OBJECTIVE> Find and return each line containing "joints".

DATA SUPPLIED>
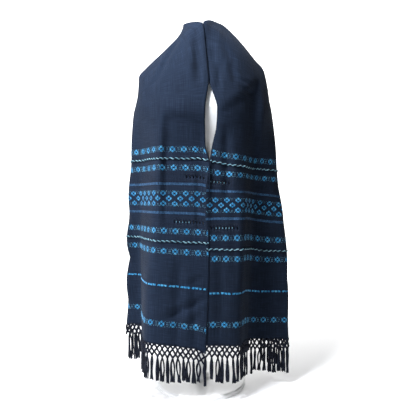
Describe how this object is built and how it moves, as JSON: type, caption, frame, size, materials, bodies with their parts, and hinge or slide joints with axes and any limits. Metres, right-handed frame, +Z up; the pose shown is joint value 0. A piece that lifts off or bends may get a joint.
==
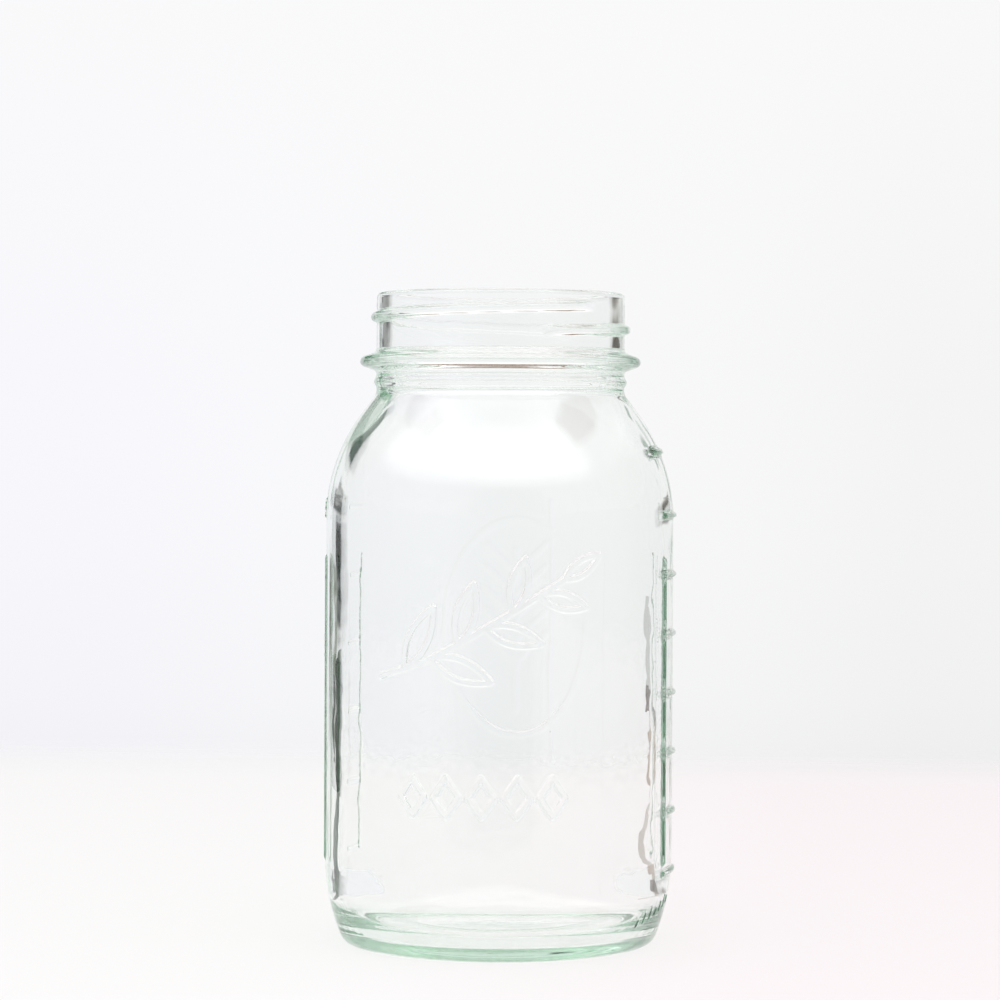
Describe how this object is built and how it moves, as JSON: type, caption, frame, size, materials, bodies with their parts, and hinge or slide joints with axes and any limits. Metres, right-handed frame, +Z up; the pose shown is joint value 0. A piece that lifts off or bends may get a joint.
...
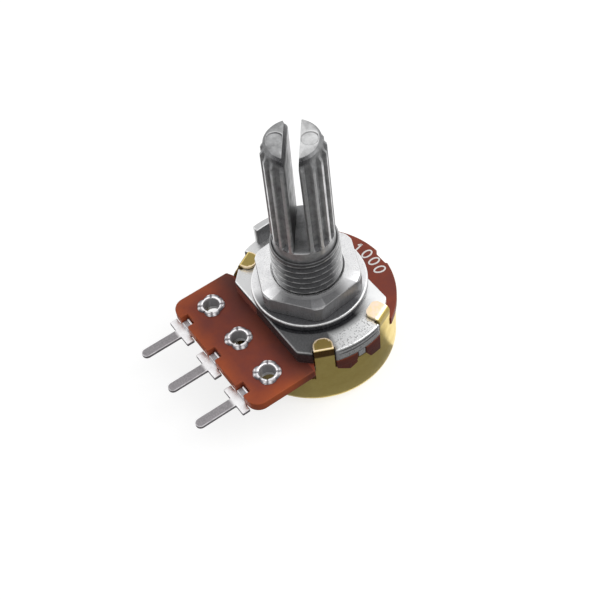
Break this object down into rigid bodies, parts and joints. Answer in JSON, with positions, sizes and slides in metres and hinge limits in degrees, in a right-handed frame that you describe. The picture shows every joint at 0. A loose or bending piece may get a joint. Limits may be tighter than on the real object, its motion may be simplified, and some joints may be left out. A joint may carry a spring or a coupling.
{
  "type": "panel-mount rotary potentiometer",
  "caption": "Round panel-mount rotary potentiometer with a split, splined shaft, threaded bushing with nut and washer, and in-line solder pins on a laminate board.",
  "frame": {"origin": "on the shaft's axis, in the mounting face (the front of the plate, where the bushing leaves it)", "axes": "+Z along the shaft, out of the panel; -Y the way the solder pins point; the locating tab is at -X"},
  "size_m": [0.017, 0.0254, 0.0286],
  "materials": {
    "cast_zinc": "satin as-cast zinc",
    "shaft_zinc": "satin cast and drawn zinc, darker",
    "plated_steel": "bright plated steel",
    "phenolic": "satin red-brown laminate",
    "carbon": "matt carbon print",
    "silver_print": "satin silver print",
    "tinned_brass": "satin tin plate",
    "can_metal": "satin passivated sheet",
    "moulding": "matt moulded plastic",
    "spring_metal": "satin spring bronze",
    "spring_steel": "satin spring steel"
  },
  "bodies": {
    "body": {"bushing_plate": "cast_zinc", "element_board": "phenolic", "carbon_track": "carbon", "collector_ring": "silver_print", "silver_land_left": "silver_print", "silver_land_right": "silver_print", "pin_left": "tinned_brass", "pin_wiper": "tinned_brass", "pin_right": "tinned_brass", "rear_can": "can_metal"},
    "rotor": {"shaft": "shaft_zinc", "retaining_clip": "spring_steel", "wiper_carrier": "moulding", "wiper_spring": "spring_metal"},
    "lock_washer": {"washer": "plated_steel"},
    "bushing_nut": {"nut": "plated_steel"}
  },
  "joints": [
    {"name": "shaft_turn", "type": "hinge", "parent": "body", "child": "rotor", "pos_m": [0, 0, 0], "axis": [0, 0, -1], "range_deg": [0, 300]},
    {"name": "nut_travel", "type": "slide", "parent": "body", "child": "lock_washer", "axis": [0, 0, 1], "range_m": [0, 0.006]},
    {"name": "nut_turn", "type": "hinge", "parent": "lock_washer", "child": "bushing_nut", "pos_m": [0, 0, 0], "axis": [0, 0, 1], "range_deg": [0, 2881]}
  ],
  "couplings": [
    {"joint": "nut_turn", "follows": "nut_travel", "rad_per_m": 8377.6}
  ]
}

RESPONSE FOR THIS EXERCISE>
Describe how this object is built and how it moves, as JSON: type, caption, frame, size, materials, bodies with their parts, and hinge or slide joints with axes and any limits. Metres, right-handed frame, +Z up; the pose shown is joint value 0. A piece that lifts off or bends may get a joint.
Describe how this object is built and how it moves, as JSON: type, caption, frame, size, materials, bodies with their parts, and hinge or slide joints with axes and any limits. Metres, right-handed frame, +Z up; the pose shown is joint value 0. A piece that lifts off or bends may get a joint.
Break this object down into rigid bodies, parts and joints. Answer in JSON, with positions, sizes and slides in metres and hinge limits in degrees, in a right-handed frame that you describe. The picture shows every joint at 0. A loose or bending piece may get a joint. Limits may be tighter than on the real object, its motion may be simplified, and some joints may be left out. A joint may carry a spring or a coupling.
  "joints": [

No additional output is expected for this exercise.